--- begin Data ---
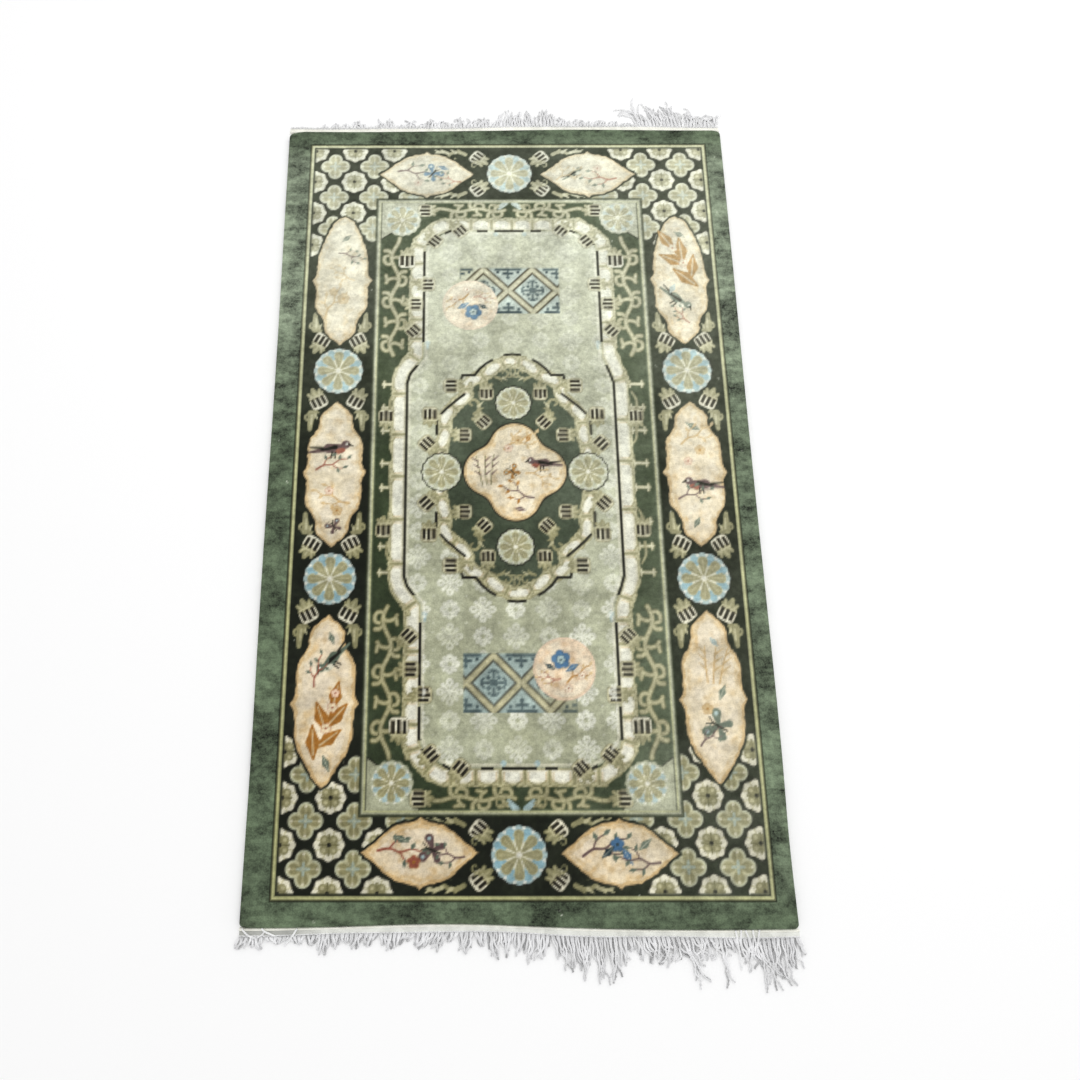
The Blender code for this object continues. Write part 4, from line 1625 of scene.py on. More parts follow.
@dataclass(frozen=True)
class PaleFloor:
    """A plain, nearly white matt floor."""

    colour: Colour = (0.96, 0.96, 0.96, 1.0)
    roughness: float = 0.9

    def make(self, name: str) -> bpy.types.Material:
        """Makes the finish under a name."""
        g = Graph(name)
        g.set("Base Color", self.colour)
        g.set("Roughness", self.roughness)
        return g.material


@dataclass(frozen=True)
class Outline:
    """The rug's uneven outline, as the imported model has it, in metres."""

    half_width: float = 0.457
    half_length: float = 0.775
    near_swells: tuple[Swell, ...] = ((-0.120, -0.0065, 0.170), (0.300, 0.0025, 0.200))
    far_swells: tuple[Swell, ...] = ((0.150, 0.0030, 0.160), (-0.300, -0.0020, 0.150))
    left_swells: tuple[Swell, ...] = ((0.250, -0.0020, 0.300), (-0.500, -0.0015, 0.200))
    right_swells: tuple[Swell, ...] = ((0.050, -0.0015, 0.350), (-0.650, -0.0030, 0.120))
    corners: tuple[tuple[int, int, float, float], ...] = (
        (-1, -1, 0.012, 0.008), (1, -1, 0.010, 0.008), (1, 1, 0.018, 0.011), (-1, 1, 0.036, 0.014),
    )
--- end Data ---
▶ Task brief
Repeat every line of the material exactly as given.

▶ Task result
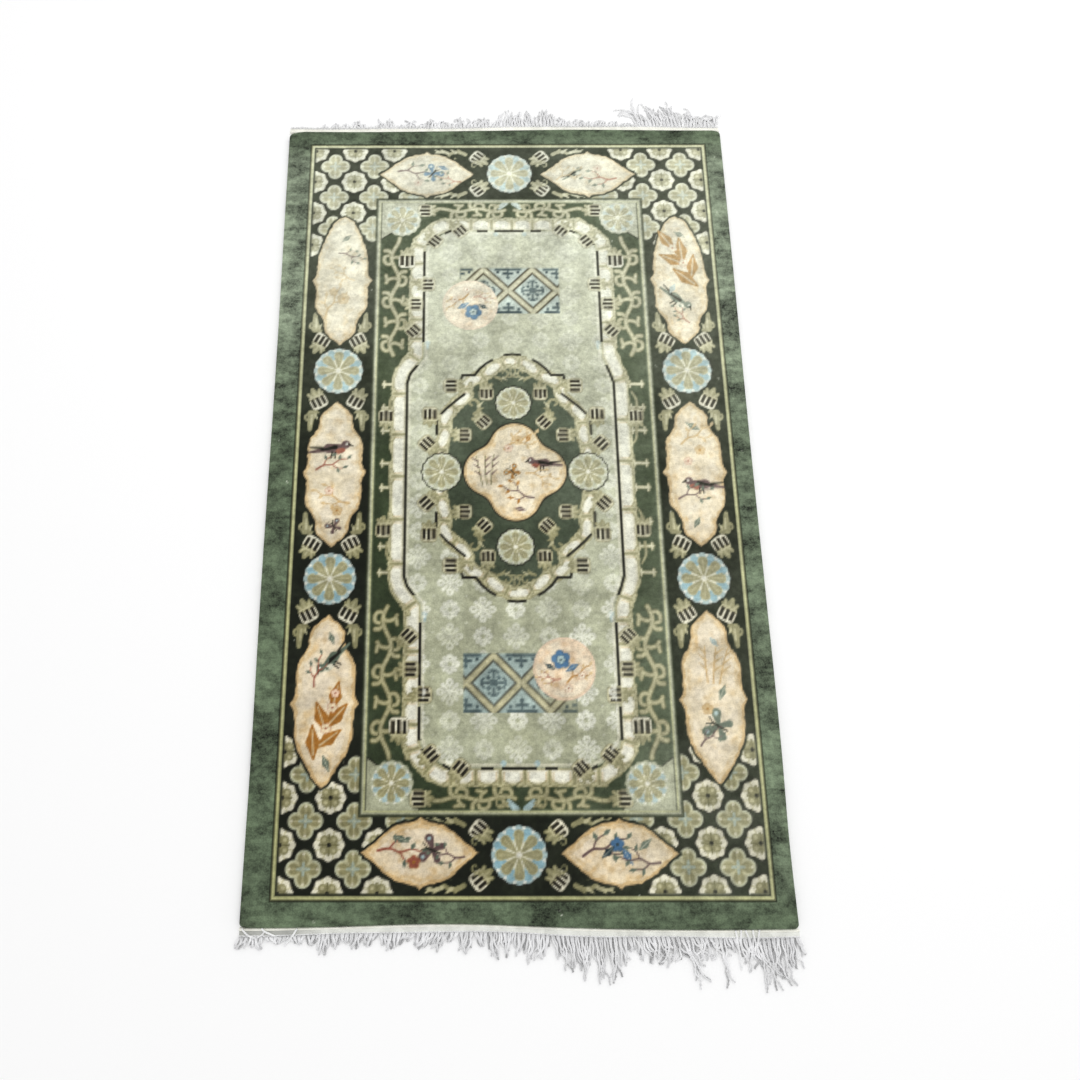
The Blender code for this object continues. Write part 4, from line 1625 of scene.py on. More parts follow.
@dataclass(frozen=True)
class PaleFloor:
    """A plain, nearly white matt floor."""

    colour: Colour = (0.96, 0.96, 0.96, 1.0)
    roughness: float = 0.9

    def make(self, name: str) -> bpy.types.Material:
        """Makes the finish under a name."""
        g = Graph(name)
        g.set("Base Color", self.colour)
        g.set("Roughness", self.roughness)
        return g.material


@dataclass(frozen=True)
class Outline:
    """The rug's uneven outline, as the imported model has it, in metres."""

    half_width: float = 0.457
    half_length: float = 0.775
    near_swells: tuple[Swell, ...] = ((-0.120, -0.0065, 0.170), (0.300, 0.0025, 0.200))
    far_swells: tuple[Swell, ...] = ((0.150, 0.0030, 0.160), (-0.300, -0.0020, 0.150))
    left_swells: tuple[Swell, ...] = ((0.250, -0.0020, 0.300), (-0.500, -0.0015, 0.200))
    right_swells: tuple[Swell, ...] = ((0.050, -0.0015, 0.350), (-0.650, -0.0030, 0.120))
    corners: tuple[tuple[int, int, float, float], ...] = (
        (-1, -1, 0.012, 0.008), (1, -1, 0.010, 0.008), (1, 1, 0.018, 0.011), (-1, 1, 0.036, 0.014),
    )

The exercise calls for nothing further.